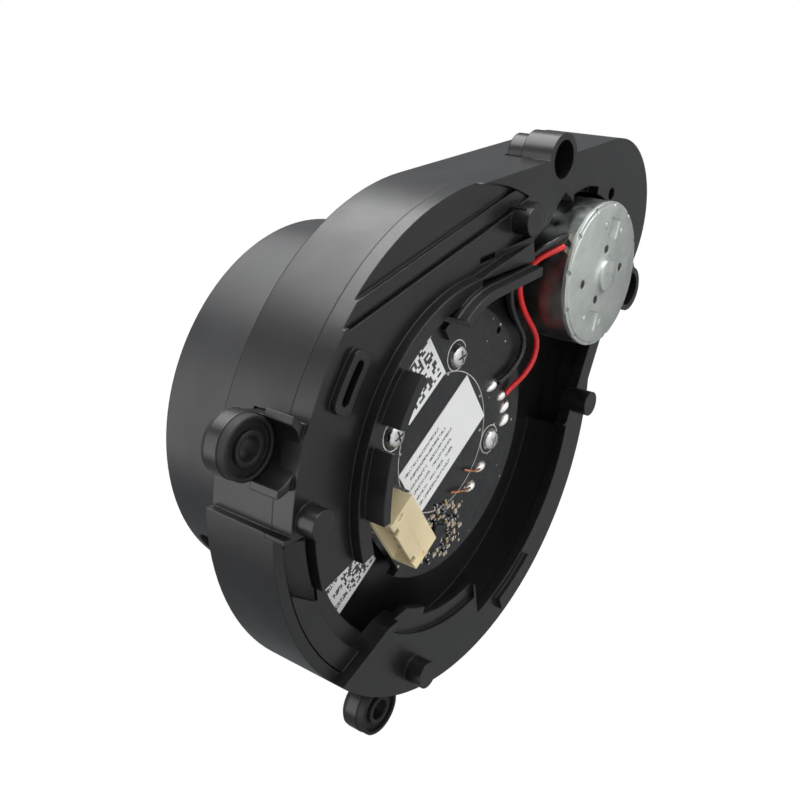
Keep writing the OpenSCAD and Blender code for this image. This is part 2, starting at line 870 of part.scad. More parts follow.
module window_cut(grow) {
    half = 18.2 + grow;
    low = 19.6 - grow;
    high = 32.2 + grow;
    corner = 2.2;
    rotate([90, 0, 90]) linear_extrude(40) {
        translate([-half, low + corner]) square([2 * half, high - low - 2 * corner]);
        translate([-half + corner, low]) square([2 * (half - corner), high - low]);
        for (sx = [-1, 1]) for (z = [low + corner, high - corner])
            translate([sx * (half - corner), z]) circle(r = corner);
    }
}

module turret_cover() {
    color("#2c2e31") {
        difference() {
            rotate_extrude() polygon([[0, drum_top], [drum_r - 0.5, drum_top], [drum_r, drum_top - 0.5],
                [drum_r, floor_z], [drum_r - drum_t, floor_z], [drum_r - drum_t, drum_top - drum_t],
                [0, drum_top - drum_t]]);
            rotate(look) window_cut(0);
        }
        // Screw pillars, each with a web to the wall
        for (a = turret_screw_angles) rotate(a) difference() {
            union() {
                rod(floor_z + floor_t, drum_top - drum_t + eps, 2.0, [turret_screw_r, 0]);
                translate([turret_screw_r, -0.8, floor_z + floor_t + eps])
                    cube([drum_r - drum_t - turret_screw_r + 0.4, 1.6, 12]);
            }
            rod(floor_z, 24, 0.98, [turret_screw_r, 0]);
        }
    }
}

module turret_window() {
    color("#120c10") rotate(look) intersection() {
        slab(18.2, drum_top - drum_t - 0.1) sector(28.0, drum_r - drum_t - 0.03, -45, 45);
        window_cut(0.9);
    }
}

module turret_screws() {
    color("#9a9c9e") turret_places()
        pan_screw([0, 0], floor_z, 1.45, 1.0, 0.96, floor_z - eps, 22, false);
}

module balance_weight() {
    color("#a98b4d") rotate(look) translate([-21.5, -5, rotor_board_z + 1.2]) cube([5.5, 10, 5]);
}

module optics_bench() {
    color("#26282b") rotate(look) difference() {
        union() {
            translate([3, -14, bench_z]) cube([7, 28, 11.6]);
            translate([3, -14, bench_z]) cube([17, 28, 0.5]);
        }
        translate([0, 6.2, lens_z]) rotate([0, 90, 0]) cylinder(h = 30, r = 4.6);
        translate([0, -8.2, lens_z]) rotate([0, 90, 0]) cylinder(h = 30, r = 2.9);
    }
}

module barrel(y, r, bore, x0, x1) {
    difference() {
        translate([x0, y, lens_z]) rotate([0, 90, 0]) cylinder(h = x1 - x0, r = r);
        translate([x0 - 1, y, lens_z]) rotate([0, 90, 0]) cylinder(h = x1 - x0 + 2, r = bore);
    }
}

module laser_barrel() {
    color("#b59a58") rotate(look) barrel(-8.2, 3.5, 2.9, 10, 21.5);
}

module receiver_barrel() {
    color("#1a1b1c") rotate(look) barrel(6.2, 5.4, 4.6, 10, 22);
}

// Plano-convex lens with its dome towards the window
module lens(y, r, x0, x1) {
    dome = 1.6 * r;
    translate([0, y, lens_z]) intersection() {
        translate([x0, 0, 0]) rotate([0, 90, 0]) cylinder(h = x1 - x0, r = r);
        translate([x1 - dome, 0, 0]) sphere(r = dome);
    }
}

module laser_lens() {
    color("#9fb4c8") rotate(look) lens(-8.2, 2.88, 18.6, 21.2);
}

module receiver_lens() {
    color("#7f93b8") rotate(look) lens(6.2, 4.58, 17.8, 21.6);
}

module image_sensor() {
    color("#33383d") rotate(look) {
        translate([1.4, 0.4, bench_z]) cube([1.6, 11.6, 11]);
        translate([3.0, 3.6, lens_z - 2.4]) cube([0.8, 5.2, 4.8]);
    }
}

lower_frame();
upper_cover();
mount_grommets();
cover_screws();
motor_can();
motor_end_cap();
motor_rivets();
motor_terminals();
motor_magnet();
motor_bush();
motor_screws();
motor_shaft();
motor_armature();
motor_pulley();
drive_belt();
main_board();
board_screws();
connector_shell();
connector_pins();
board_chips();
small_parts();
solder_joints();
coil_leads();
product_label();
code_label();
side_label();
motor_lead_red();
motor_lead_black();
index_sensor();
primary_core();
primary_coil();
data_emitter();
bearing_inner_race();
bearing_outer_race();
bearing_balls();
bearing_cage();
rotor_base();
rotor_board();
secondary_core();
secondary_coil();
data_receiver();
turret_cover();
turret_window();
turret_screws();
balance_weight();
optics_bench();
laser_barrel();
laser_lens();
receiver_barrel();
receiver_lens();
image_sensor();
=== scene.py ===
"""Looks of the lidar scanner module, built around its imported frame."""

import logging
import math
from collections.abc import Callable, Iterable, Sequence
from dataclasses import dataclass
from enum import Enum
from typing import ClassVar

import bpy
from mathutils import Matrix, Vector

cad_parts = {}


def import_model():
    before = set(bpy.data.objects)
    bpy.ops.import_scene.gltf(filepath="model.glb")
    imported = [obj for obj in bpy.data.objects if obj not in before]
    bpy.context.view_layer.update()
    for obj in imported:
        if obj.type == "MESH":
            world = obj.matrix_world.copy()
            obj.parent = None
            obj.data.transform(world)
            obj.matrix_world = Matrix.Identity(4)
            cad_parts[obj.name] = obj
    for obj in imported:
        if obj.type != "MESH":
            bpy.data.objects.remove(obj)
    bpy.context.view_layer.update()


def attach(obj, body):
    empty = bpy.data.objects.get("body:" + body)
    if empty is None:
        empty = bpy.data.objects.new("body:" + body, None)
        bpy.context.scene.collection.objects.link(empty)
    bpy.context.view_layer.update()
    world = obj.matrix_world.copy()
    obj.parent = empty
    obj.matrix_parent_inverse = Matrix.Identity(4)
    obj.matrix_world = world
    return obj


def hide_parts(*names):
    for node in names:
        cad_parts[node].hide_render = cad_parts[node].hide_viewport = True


MM = 0.001
LOG = logging.getLogger("scanner")
Spot = tuple[float, float]
Point = tuple[float, float, float]
Colour = tuple[float, float, float]
Socket = bpy.types.NodeSocket


class Body(Enum):
    """The rigid bodies that new pieces ride on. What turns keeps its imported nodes."""

    BASE = "base"


class Up(Enum):
    """Which way a turned or headed piece faces along the module's axis."""

    TOWARDS_TURRET = 1
    TOWARDS_FLOOR = -1


# ---------------------------------------------------------------- shading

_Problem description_
Copy exactly the lines from the line with "lower_frame();" up to and including the line with "cad_parts[obj.name] = obj", and no other lines.

_Final answer_
lower_frame();
upper_cover();
mount_grommets();
cover_screws();
motor_can();
motor_end_cap();
motor_rivets();
motor_terminals();
motor_magnet();
motor_bush();
motor_screws();
motor_shaft();
motor_armature();
motor_pulley();
drive_belt();
main_board();
board_screws();
connector_shell();
connector_pins();
board_chips();
small_parts();
solder_joints();
coil_leads();
product_label();
code_label();
side_label();
motor_lead_red();
motor_lead_black();
index_sensor();
primary_core();
primary_coil();
data_emitter();
bearing_inner_race();
bearing_outer_race();
bearing_balls();
bearing_cage();
rotor_base();
rotor_board();
secondary_core();
secondary_coil();
data_receiver();
turret_cover();
turret_window();
turret_screws();
balance_weight();
optics_bench();
laser_barrel();
laser_lens();
receiver_barrel();
receiver_lens();
image_sensor();
=== scene.py ===
"""Looks of the lidar scanner module, built around its imported frame."""

import logging
import math
from collections.abc import Callable, Iterable, Sequence
from dataclasses import dataclass
from enum import Enum
from typing import ClassVar

import bpy
from mathutils import Matrix, Vector

cad_parts = {}


def import_model():
    before = set(bpy.data.objects)
    bpy.ops.import_scene.gltf(filepath="model.glb")
    imported = [obj for obj in bpy.data.objects if obj not in before]
    bpy.context.view_layer.update()
    for obj in imported:
        if obj.type == "MESH":
            world = obj.matrix_world.copy()
            obj.parent = None
            obj.data.transform(world)
            obj.matrix_world = Matrix.Identity(4)
            cad_parts[obj.name] = obj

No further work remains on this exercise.